Meta began notifying roughly 8,000 employees, or about 10% of its workforce, that they are being laid off as part of a restructuring to fund its AI push. In addition, more than 7,000 workers are being shifted into new AI-focused teams, while managerial layers are being reduced across the company. The cuts are Meta's largest companywide reduction since the 2022-2023 'Year of Efficiency' and signal continued operating reshuffling, especially in engineering and product.

Analysis

This is less a one-time cost action than a reset of Meta's internal capital allocation regime. The market should care more about the implied operating model: fewer layers, more AI-specific teams, and a larger share of headcount tied directly to model development and monetization. That tends to improve decision speed in the near term, but it also increases execution concentration risk because product, infra, and policy functions become more dependent on a smaller number of senior operators. For competitors, the immediate beneficiary is not necessarily another social platform, but the broader AI infrastructure stack. If Meta is reallocating meaningful dollars from general product labor into compute and model teams, demand leakage should show up in accelerators, networking, memory, and cloud-adjacent suppliers before it shows up in user-facing competitive share. The second-order loser is Meta's own optionality in non-core initiatives: repeated cuts usually reduce organizational memory, which can slow product iteration outside the highest-priority AI lanes. The harder issue is governance and culture risk.

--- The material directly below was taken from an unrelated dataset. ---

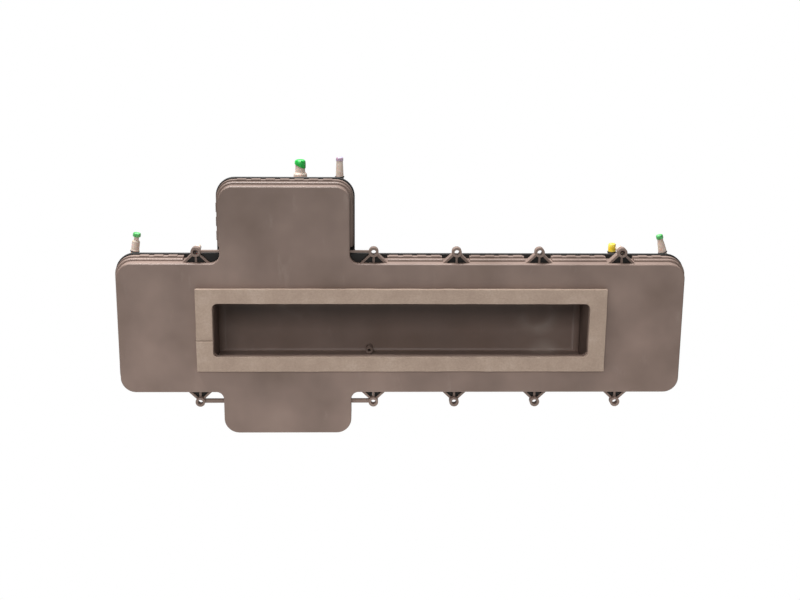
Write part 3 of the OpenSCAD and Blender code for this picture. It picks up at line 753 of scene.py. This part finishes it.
# %% Filter and outlet
PLAIN_PIECES = [
    ("filter_frame", "filter", "filter_frame_plastic", FRAME_NYLON, 0.3),
    ("filter_seal", "filter", "filter_rubber", POLYURETHANE, 0.8),
    ("outlet_spigot", "rear", "rear_plastic", REAR, 0.5),
    ("outlet_seal", "rear", "black_rubber", RUBBER, 0.4),
    ("outlet_screws", "rear", "screw_steel", ZINC, 0.25),
    ("filter_screen", "rear", "steel_mesh", SCREEN_STEEL, 0.15),
    ("filter_media", "filter", "filter_paper", PAPER, 0.1),
]
for node, body, slot, material, width in PLAIN_PIECES:
    piece = cad_copy(node, node + "_finished")
    soften(piece, width * MM)
    smooth(piece)
    place_piece(piece, body, slot, material, node)

# %% [markdown]
# Long flat walls of polypropylene would drum and sag, so the back wall carries low
# ribs. One rib is modelled, with drafted sides as the mould needs, and copied along
# the wall.

# %% Ribs on the back wall
RIB_LONG = 116 * MM
RIB_WIDE = 3 * MM
RIB_HIGH = 1.6 * MM
RIB_PITCH = 45 * MM
nothing_selected()
bpy.ops.mesh.primitive_cube_add(size=1, scale=(RIB_WIDE, 2 * RIB_HIGH, RIB_LONG))
rib = bpy.context.object
bpy.ops.object.transform_apply(scale=True)
pick(rib, "FACE", lambda face: face.normal.y > 0.9)
bpy.ops.transform.resize(value=(0.5, 1, 0.985))
bpy.ops.object.mode_set(mode="OBJECT")
soften(rib, 0.4 * MM, segments=3)
upright_xs = [i * RIB_PITCH for i in range(-6, 7)]
ribs = []
for x in upright_xs:
    copy = bpy.data.objects.new("rib", rib.data.copy())
    copy.location = (x, REAR_Y, 0.5 * MM)
    bpy.context.scene.collection.objects.link(copy)
    ribs.append(copy)
for z in (-30 * MM, 31 * MM):
    copy = bpy.data.objects.new("long rib", rib.data.copy())
    copy.location = (0, REAR_Y, z)
    copy.rotation_euler.y = math.radians(90)
    copy.scale.z = 560 * MM / RIB_LONG
    bpy.context.scene.collection.objects.link(copy)
    ribs.append(copy)
bpy.data.objects.remove(rib)
nothing_selected()
for copy in ribs:
    copy.select_set(True)
bpy.context.view_layer.objects.active = ribs[0]
bpy.ops.object.transform_apply(location=True, rotation=True, scale=True)
bpy.ops.object.join()
ribs[0].name = "back_wall_ribs"
smooth(ribs[0])
place_piece(ribs[0], "rear", "rear_plastic", REAR)

# %% [markdown]
# The studio is plain: a large soft light above on the left, a weaker one in front that
# reaches into the slot, a pale world and a white floor. What the camera sees of the world and
# the floor is pure white, while the light that they give the object is weaker, so that
# the slot's inside stays dark.

# %% Studio
AMBIENT = 0.28
FLOOR_DROP = 0.5


def soft_light(name, at, towards, size, power):
    data = bpy.data.lights.new(name, "AREA")
    data.shape = "RECTANGLE"
    data.size, data.size_y = size
    data.energy = power
    light = bpy.data.objects.new(name, data)
    light.location = at
    direction = Vector(towards) - Vector(at)
    light.rotation_euler = direction.to_track_quat("-Z", "Y").to_euler()
    bpy.context.scene.collection.objects.link(light)


soft_light("overhead", (-0.45, 0.28, 1.85), (-0.05, 0.03, 0), (2.0, 0.9), 100)
soft_light("front_fill", (-0.35, -2.6, 1.35), (0, 0, 0), (1.2, 0.7), 30)

world = bpy.data.worlds.new("white studio")
world.use_nodes = True
sky = world.node_tree
seen = add(sky, "ShaderNodeLightPath").outputs["Is Camera Ray"]
sky.links.new(span(sky, seen, AMBIENT, 1.0, 0, 1), sky.nodes["Background"].inputs["Strength"])
sky.nodes["Background"].inputs["Color"].default_value = colour("#ffffff")
bpy.context.scene.world = world

nothing_selected()
bpy.ops.mesh.primitive_plane_add(size=60, location=(0, 20, cad_box[0][2] - FLOOR_DROP))
floor = bpy.context.object
floor.name = "floor"
floor_paint, floor_tree, floor_shader, _ = new_material("white studio floor", 0.9)
floor_shader.inputs["Base Color"].default_value = colour("#d8d8d6")
glow = add(floor_tree, "ShaderNodeEmission", values={"Color": colour("#ffffff")})
seen = add(floor_tree, "ShaderNodeLightPath").outputs["Is Camera Ray"]
shown = add(floor_tree, "ShaderNodeMixShader", {0: seen, 1: floor_shader.outputs[0], 2: glow.outputs[0]})
floor_tree.links.new(shown.outputs[0], floor_tree.nodes["Material Output"].inputs["Surface"])
floor.data.materials.append(floor_paint)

Workforce reductions paired with internal monitoring controversy can create a trust discount that doesn't show up in the P&L for quarters, but it does show up in attrition, hiring quality, and the willingness of top engineers to stay through a multi-year buildout. That matters because the payoff window for Meta's AI capex is long; if the company is front-loading spend into 2026 while eroding retention and morale today, the market may eventually question whether incremental capex is still compounding or simply masking diminishing returns. My base case is that the stock can absorb the restructuring headline, but the cleaner trade is against the duration of the AI story rather than against near-term expense discipline. A near-term bounce is plausible if investors anchor on margin protection, but over 3-12 months the key catalyst is whether these cuts improve product velocity enough to justify the capex step-up. If they do not, the narrative shifts from efficiency to overinvestment, and that re-rating risk is the real tail event.